Govan has been often likened, by strangers from the south, to Stratford upon Avon, the birth-place of the immortal Shakspeare; and the resemblance has been greatly increased since the erection of the new church: the tower and spire presenting an exact copy of that of the Cathedral at Stratford. The Public are indebted for this beautiful structure, to James Smith, Esq., of Jordanhill, a gentleman, whose taste and genius, particularly in Architecture, are generally known. The Church, manse, and several of the white houses of the village, are seen peeping at intervals from among the fine old trees which adorn the burying ground and its neighbourhood; and their quiet beauty presents a fine contrast to the lively and bustling picture, which the river constantly exhibits.

Beyond the Church, and close upon the south side of the river, is seen Mr. Pollok’s Factory, for throwing silk, commenced in 1824, previous to which time, there was none for that purpose in Scotland. It is built of free-stone, 150 feet long from east to west; 48 feet broad, and five stories high, besides garrets. In its construction, there are several peculiarities, contrived by the Proprietor, with a view principally to the health of the work people, and to security against fire.

It is heated by steam, and the steam pipes, instead of being suspended from the ceiling of each flat, are disposed in beds in the ground floor, within a few inches of the ground. Round the bottom of the ground floor, are perforations in the walls, through which is constantly rushing a current of fresh air, which, being heated and rarefied, by the steam beds, ascends from them through holes and pipes in the floor, to the upper stories, producing a constant supply of pure and warm air, from the bottom to the top of the factory. The benefit of this is evinced, by the total absence of that feeling of suffocation, met with in most other Factories.

These holes in the floors, answer another purpose: in case of fire, a leather pipe may be dropped through them, and a stream of water thrown upon any part of the factory in a few minutes. At the two ends of the garret, are two cisterns, containing 22 tons of water. These cisterns are filled by a force-pump, worked by the steam engine, and are connected by a pipe, in the course of which, there are several fire-cocks, to which leather pipes can be screwed, and then dropped through the holes. The floors are composed of tiles, laid in a bed of mortar.

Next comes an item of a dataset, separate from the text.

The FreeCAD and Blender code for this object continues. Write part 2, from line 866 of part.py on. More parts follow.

The continuous substance thus being incombustible, it is expected, that in the event of fire, its progress will be so slow, as to be speedily overcome.

The tiles and mortar which compose the floors, are laid upon strong laths, nailed across joists, which are laid across transverse beams, six feet apart, wedged close upon wall plates at each end, and resting upon two rows of longitudinal beams in the centre, supported on two rows of iron pillars, the whole length of the factory; and so contrived, that any beam can be taken out and replaced without stirring a stone. By this, the transverse beams are made ties to the building, which is very necessary in a stretch of such extent without partitions; and all rest on the butts, or solid parts, none being over windows or other openings.

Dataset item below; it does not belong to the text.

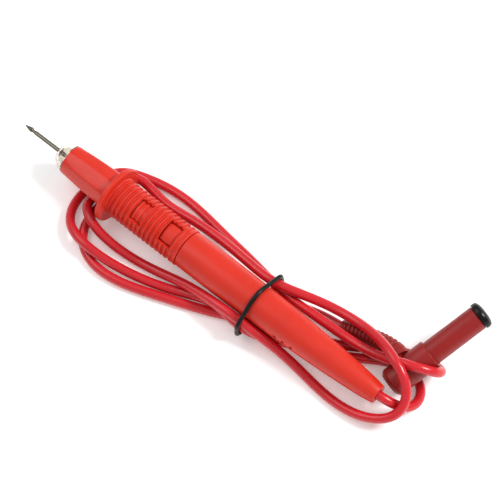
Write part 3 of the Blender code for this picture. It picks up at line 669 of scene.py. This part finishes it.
# ---- latch tongue with its pad ----
tongue = put("tongue", sector_mesh("tongue", -14.8, -2.9, 4.72, 5.58, 43.5, 24), PROBE_M, red_shell)
soften(tongue, 0.12)
stand_in(tongue, LATCH, "red_shell", "latch_tongue")
pad = put("latch_pad", sector_mesh("latch_pad", -14.5, -9.1, 5.2, 6.6, 34.0, 28, 0.2, 12), PROBE_M, pad_grain)
soften(pad, 0.15, 2)
stand_in(pad, LATCH, "red_shell")

# ---- sleeve tube with the key that fills the front window ----
tube_in, tube_out = 4.6, 5.7
slider = turned("slider",
                [(tube_in, -58.0), (tube_out, -58.0), (tube_out, 0.0), (tube_in, 0.0)], TURNED, red_shell, 0.1, 96, True)
cut(slider, cutter_from(sector_mesh("c", -29.0, -23.6, 5.2, 6.35, 36.0, 24), PROBE_M), "UNION")
for x in (-28.6, -26.4, -24.6):
    cut(slider, cutter_from(sector_mesh("c", x, x + 0.9, 5.9, 6.8, 35.5, 24), PROBE_M), "UNION")
cut(slider, cutter_from(block(-15.1, -4.2, 1.6, -2.6, 4.2, 7.0), PROBE_M))
stand_in(slider, SLEEVE, "red_shell", "slider_tube")

# ---- handle shells ----
h = [(6.0, -4.7, 0.1), (7.7, -4.7, 0.3), (7.7, 10, 8), (7.62, 24, 8), (7.37, 36, 8), (6.97, 48, 8), (6.47, 58, 6),
     (5.92, 68, 6), (5.17, 78, 6), (4.55, 84, 4), (3.85, TAIL_X, 0.4), (2.3, TAIL_X, 0.15), (2.3, 74.0, 0.1), (3.3, 73.0, 0.1),
     (3.3, 63.5, 0.1), (4.2, 60, 0.1), (5.5, 48, 0.1), (5.6, 10.5, 0.1), (2.45, 10.5, 0.1), (2.45, 4.6, 0.1),
     (4.95, 4.6, 0.1), (4.95, 1.8, 0.1), (6.0, 1.8, 0.1)]
for name, low, high in (("upper", 0.10, 14), ("lower", -14, -0.10)):
    shell = turned("shell_" + name, h, TURNED, red_shell, 0.3, 120, True)
    cut(shell, cutter_from(block(-12, -12, low, 96, 12, high), SEAM_M), "INTERSECT")
    if name == "upper":
        for x in (43.6, 47.3, 51.1):
            cut(shell, cutter_from(block(x, -9, -0.4, x + 1.3, -6.0, 1.25), SEAM_M))
    soften(shell, 0.13, 2, 50)
    stand_in(shell, LEAD, "red_shell", "handle_shell_" + name)

# ---- plug ----
body = turned("plug_shell",
              [(0, 0), (4.2, 0, 1.0), (PLUG_R, 1.4, 1.6), (PLUG_R, PLUG_LEN, 0.3), (5.05, PLUG_LEN, 0.15),
               (5.05, 5.0, 0.1), (0, 5.0)],
              PLUG_M, plug_red, 0.3, 112)
cut(body, cutter_from(turned_mesh("c", [(0, -1.0), (2.9, -1.0), (2.9, 8.0), (0, 8.0)], 48), ARM_M))
stand_in(body, LEAD, "plug_red", "plug_body")
stand_in(
    turned("shroud",
           [(SHROUD_IN_R, 13.2), (SHROUD_R, 13.2), (SHROUD_R, SHROUD_END, 0.35), (SHROUD_IN_R, SHROUD_END, 0.2)],
           PLUG_M, plug_red, 0.1, 112, True),
    LEAD, "plug_red", "plug_shroud",
)
stand_in(
    turned("cap_fine",
           [(0, 41.9), (2.5, 41.9), (2.5, 37.5), (3.3, 37.5), (3.3, 41.9, 0.1), (CAP_R, 41.9, 0.25),
            (CAP_R, 43.5, 0.5), (5.0, 44.2, 0.4), (4.2, 44.72, 0.2), (4.0, 44.6, 0.15), (3.75, 44.85, 0.2),
            (2.2, 45.15, 0.6), (0, 45.2)],
           PLUG_M, black_satin, 0.1, 112),
    CAP, "black_plastic", "plug_cap",
)

# ---- plain raised ring on the side of the plug's body that faces up ----
side = Vector((0.2825, -0.335, 0.899)) - Vector(tuple(DS)) * float(np.dot(DS, (0.2825, -0.335, 0.899)))
side.normalize()
across = Vector(tuple(DS)).cross(side)
mark = []
for k in range(64):
    t = 2 * math.pi * k / 64
    s, e = 2.0 * math.sin(t) / PLUG_R, 4.8 + 2.0 * math.cos(t)
    at = Vector(tuple(P0)) + Vector(tuple(DS)) * e + (side * math.cos(s) + across * math.sin(s)) * (PLUG_R - 0.02)
    mark.append(tuple(at))
emboss = swept("plug_ring", mark, 0.2, plug_red, 4, cyclic=True)
stand_in(emboss, LEAD, "plug_red")

# ---- ribbed boot ----
way = even(boot_way(3.6)[12:], 220)
base = np.interp(np.linspace(0, 1, 220), [0, 0.12, 0.35, 0.58, 0.8, 1.0], [4.35, 4.3, 3.9, 3.4, 3.0, 2.75])
radii = []
for i, r in enumerate(base):
    s = i / 219.0
    w = 0.5 - 0.5 * math.cos(2 * math.pi * (s * 15.0))
    groove = w ** 3 if 0.14 < s < 0.96 else 0.0
    radii.append(float(r) - 0.5 * groove)
stand_in(swept("boot", way, 4.0, plug_red, 10, radii), LEAD, "plug_red", "plug_boot")

# ---- inner pieces keep their CAD shape ----
for node, mat in {
    "needle_insulator": dark_inner, "contact_holder": brass, "conductor": copper, "cable_clamp": steel,
    "plug_insert": dark_inner, "plug_pin": brass, "plug_spring": brass,
    "plug_terminal": brass,
}.items():
    plain(node, mat)

# ---- floor, light, camera ----
floor_mesh = bpy.data.meshes.new("floor")
floor_mesh.from_pydata([(-3, -3, 0), (3, -3, 0), (3, 3, 0), (-3, 3, 0)], [], [(0, 1, 2, 3)])
floor = bpy.data.objects.new("floor", floor_mesh)
bpy.context.scene.collection.objects.link(floor)
paper = Nodes("paper", IOR=1.4)
paper.colour(paper.ramp(paper.noise(2.0, 2), [(0.3, (0.94, 0.94, 0.94, 1)), (0.7, (0.96, 0.96, 0.96, 1))]))
paper.s.inputs["Roughness"].default_value = 0.9
paper.s.inputs["Specular IOR Level"].default_value = 0.1
paper.s.inputs["Emission Color"].default_value = (1, 1, 1, 1)
paper.s.inputs["Emission Strength"].default_value = 0.20
floor_mesh.materials.append(paper.m)

world = bpy.data.worlds.new("studio")
bpy.context.scene.world = world
world.use_nodes = True
world.node_tree.nodes["Background"].inputs["Color"].default_value = (1, 1, 1, 1)
world.node_tree.nodes["Background"].inputs["Strength"].default_value = 0.58


def lamp(name, at, aim, size, power, colour=(1, 1, 1)):
    light = bpy.data.lights.new(name, "AREA")
    light.shape = "DISK"
    light.size = size
    light.energy = power
    light.color = colour
    obj = bpy.data.objects.new(name, light)
    obj.location = at
    obj.rotation_euler = (Vector(aim) - Vector(at)).to_track_quat("-Z", "Y").to_euler()
    bpy.context.scene.collection.objects.link(obj)


lamp("key", (0.62, 0.55, 0.95), (0, 0, 0), 0.42, 12.0)
lamp("fill", (-0.6, -0.2, 0.9), (0, 0, 0), 0.8, 3.0)

cam = bpy.data.cameras.new("camera")
cam.sensor_width = 36.0
cam.lens = 167.602
cam.clip_start = 0.01
cam.clip_end = 20
shot = bpy.data.objects.new("camera", cam)
right, up, forward = Vector((0.76466, 0.64444, 0)), Vector((-0.57922, 0.68727, 0.43837)), Vector((-0.28250, 0.33520, -0.89879))
turn = Matrix((right, up, -forward)).transposed().to_4x4()
shot.matrix_world = Matrix.Translation((0.26427, -0.28229, 0.80891)) @ turn
bpy.context.scene.collection.objects.link(shot)
bpy.context.scene.camera = shot
bpy.context.scene.view_settings.view_transform = "Standard"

The smoke is consumed in a great measure, by what the Proprietor considers an improvement on the plan of a M. Gengembre, which was adopted at the mint of Paris, many years ago. In front of the furnace, and on each side of its mouth, are two openings, (furnished with cast-iron slides, by which they may be shut or opened at pleasure,) leading to air-passages, one below, and the other at the side of each flue; the air-passages below the flues are connected by three channels, one immediately behind the bars, the other half-way between these and the uptake, and the third at the uptake; on the top of these channels are built two pieces of cast-iron, so inclined as to form a slit at the top, about half an inch broad, and in length, the whole breadth of the fire-place; by this means, the air from the air-passages is thrown in a sheet into the flame, and thereby consumes the smoke, and being introduced below the flame, it does this without injuring the bottom of the boiler. The air-passages at the sides of the flues, communicate with them by slits in the brick-work, through which the air rushes for consuming, in the flues, any smoke that may have escaped combustion below the boiler.

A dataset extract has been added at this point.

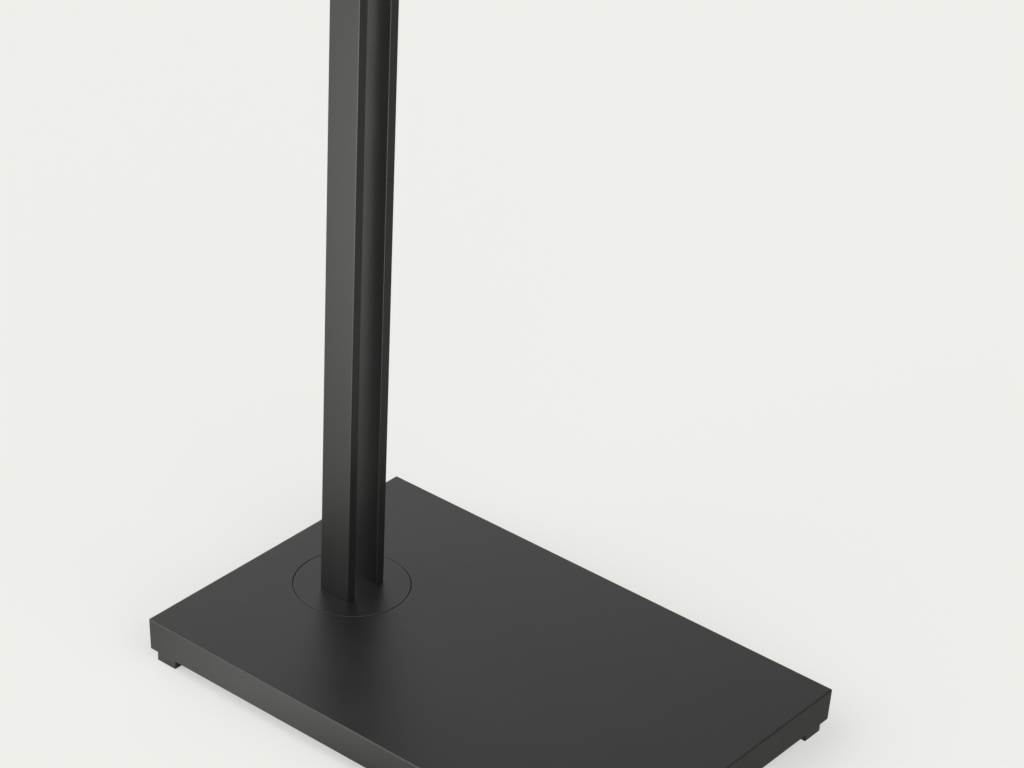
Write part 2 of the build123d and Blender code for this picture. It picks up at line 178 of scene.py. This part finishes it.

The boiler is fed with boiling water by means of a subsidiary boiler, which the Proprietor has called a colville, in honour of a young man, Peter Colville, whose suggestion it was. Besides saving fuel, the operation of the steam is thereby more steady, not being damped by the influx of water comparatively cold. The colville is placed at the side of the large boiler, constituting for its length one side of the flue, and is thus kept boiling by that heat which otherwise would be lost in the wall.